New Statesman (July 12, 1958, p. 54, V.S. Naipaul, attached)
New York Times (May 25, 1958, p. BR4, James Stern, attached)
Saturday Review of Literature (May 24, 1958, p. 17, E.P. Monroe, attached)
Spectator (July 18, 1958, p. 116, Geoffrey Nicholson, attached)
Time (May 26, 1958, p. 64, attached)
Times (September 3, 1959, p. 3, theatre review, attached)
Times Literary Supplement (August 1, 1958, p. 433, Marigold Johnson, attached)
Books and Bookmen (July 1958, attached)
Conradi, Peter J. "The Man From Nowhere" (The Guardian, February 2, 2007)
Evening Standard ("The Family That Inspired Hit TV Series The Darling Buds of May, October 18, 2006)
Guardian ("Our Family Went Down in History, August 26, 2006)
Concerning the series of five novels, Bates closes the final volume in his autobiography (The World in Ripeness, 147-152) by recollecting the inspirations for the books, and by placing the novels in the context of both post-war England and his own personal philosophy. He recalls the real junkyard in the midst of nature that he passed frequently near his home in Kent; he recalls also seeing a family -- a father, mother and many children sucking at ice-creams and eating crisps in a "ramshackle lorry that had been recently painted a violent electric blue"-- and these he joined together in a short story, having long had a mental block against setting a novel in Kent (despite numerous novels in his boyhood Midlands home), but soon enough "it seemed to me a thousand pities to confine such a rich gallery of characters to a short story." Bates describes his family as "gargantuan of appetite, unenslaved by conventions, blissfully happy. Pop is further revealed as a passionate lover of the countryside...He yields to no many in his warm, proud love of England...The Larkins's secret is in fact that they live as many of us would like to live if only we had the guts and nerve to flout the conventions." Bates goes on to cite the novels as reflective of the vast changes to the English countryside in the 1950s but, more significantly, he notes that "it is not to be denied, moreover, that there is something of myself in Pop Larkin: a passionate Englishman, a profound love of Nature, of the sounds and sights of the countryside, of colour, flowers and things sensual; a hatred of pomp, pretension and humbug; a lover of children and family life; an occasional breaker of rules, a flouter of conventions....Pop is in fact an expression of my own philosophy: the need to go with the stream, never to battle against it." Baldwin (220) however, reminds us that Bates also differed from Pop in important ways, such as his literary, gardening, and artistic interests, among other things. Baldwin also notes a third source for the novels: "scrap metal man who sent his sons to King's Canterbury" when Bates's sons were there.

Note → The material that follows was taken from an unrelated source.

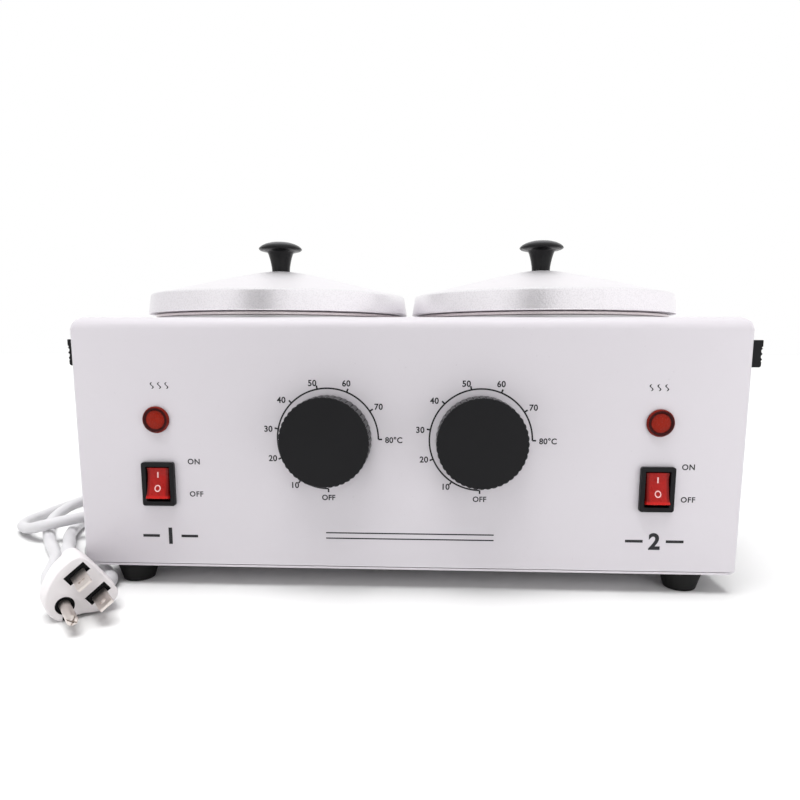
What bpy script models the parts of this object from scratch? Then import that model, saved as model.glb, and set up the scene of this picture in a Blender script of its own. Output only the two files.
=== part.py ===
"""Double wax warmer.

A folded sheet housing holds two heated wells side by side. Each well has a lift-out pot with a
lid, a thermostat dial, a rocker switch and a lamp. A mains lead with a three-pin plug leaves the
rear panel, is wound into a coil behind the housing and comes out on its left.

Metres, +Z up, +X to the right, and the front panel faces -Y. The origin is on the surface that
the feet stand on, in the middle of the housing's width and of the depth from the dials' faces to
the heads of the rear screws.
"""

import math

import bmesh
import bpy
from mathutils import Matrix, Vector

# Clearances and cutting
fit_gap = 0.0003
running_gap = 0.0004
weld_distance = 0.00005
cut_overrun = 0.002

# Housing and tray
housing_height = 0.1154
housing_side_margin = 0.0143
housing_front_margin = 0.01
sheet_thickness = 0.001
fold_radius = 0.0045
fold_segments = 3
tray_flange_height = 0.007
vent_width = 0.003
vent_length = 0.03
vent_pitch = 0.007
vent_count = 5
vent_depth_offset = 0.018

# Feet
foot_height = 0.0094
foot_top_radius = 0.01
foot_bottom_radius = 0.007
foot_edge_radius = 0.0007
foot_side_inset = 0.021
foot_front_inset = 0.011
foot_recess_radius = 0.0043
foot_recess_depth = 0.0042

# Screws
screw_radius = 0.0016
screw_head_radius = 0.0034
screw_head_height = 0.0018
screw_length = 0.007
base_screw_side_inset = 0.0325
base_screw_rise = 0.0035

# Handles
handle_length = 0.078
handle_height = 0.0134
handle_reach = 0.022
handle_bar = 0.0085
handle_leg = 0.012
handle_drop = 0.0165
handle_corner_radius = 0.004
handle_ridge_depth = 0.0011
handle_ridge_count = 3

# Wells and heater bands
well_radius = 0.06
well_wall = 0.001
well_depth = 0.081
well_flange_width = 0.0065
well_flange_thickness = 0.001
well_corner_radius = 0.004
band_rise = 0.016
band_height = 0.032
band_thickness = 0.0025
band_split = 0.008

# Wax pots
pot_side_gap = 0.0008
pot_wall = 0.0012
pot_depth = 0.0775
pot_flange_thickness = 0.0014
pot_corner_radius = 0.006

# Lids and knobs
lid_overhang = 0.0036
lid_side_gap = 0.0032
lid_skirt_taper = 0.0015
lid_skirt_height = 0.0096
lid_corner_radius = 0.0022
lid_rise = 0.0142
lid_seat_radius = 0.0075
lid_sheet = 0.001
lid_locating_gap = 0.0005
lid_locating_depth = 0.003
knob_radius = 0.0118
knob_height = 0.0161
knob_base_radius = 0.005
knob_neck_radius = 0.0048
lid_screw_length = 0.009

# Thermostats and dials
dial_inward_offset = 0.0369
dial_rise = 0.0604
dial_radius = 0.02025
dial_protrusion = 0.0125
dial_panel_gap = 0.0006
dial_flute_depth = 0.0006
dial_flute_count = 36
dial_edge = 0.0008
dial_hollow_radius = 0.0182
dial_face_thickness = 0.003
dial_hub_radius = 0.0056
spindle_radius = 0.003
spindle_hole_radius = 0.004
thermostat_width = 0.028
thermostat_height = 0.028
thermostat_depth = 0.0135
thermostat_edge = 0.0015
thermostat_screw_spacing = 0.0245
spindle_seat_depth = 0.003
bulb_radius = 0.003
bulb_length = 0.055
capillary_radius = 0.0009
capillary_drop = 0.008
capillary_bend = 0.005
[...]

Articles concerning the models for the Larkin family appeared in the Evening Standard and the Guardian in 2006 (linked above). The character of Reverend Candy in several of the novels is based on Bates's friend Bernard Harris, a Methodist clergyman who officiated at Bates's wedding in 1931. The character of Iris Snow was a parody of Iris Murdoch (see Peter Conradi article, linked above)
What Bates calls "the comedian in me" had previously found expression in a small number of stories and essays, and then more significantly in two volumes of Uncle Silas tales (tales in the second collection first appearing only one year prior to The Darling Buds of May).
The first book was very successful, appearing first in the United States and then in Britain, film rights were sold prior to publication, and Bates also worked on a stage version. While response from the public and the popular press was uniformly positive, literature critics, especially as the series continued, generally condemned the series as trivial and undeserving of Bates's talents.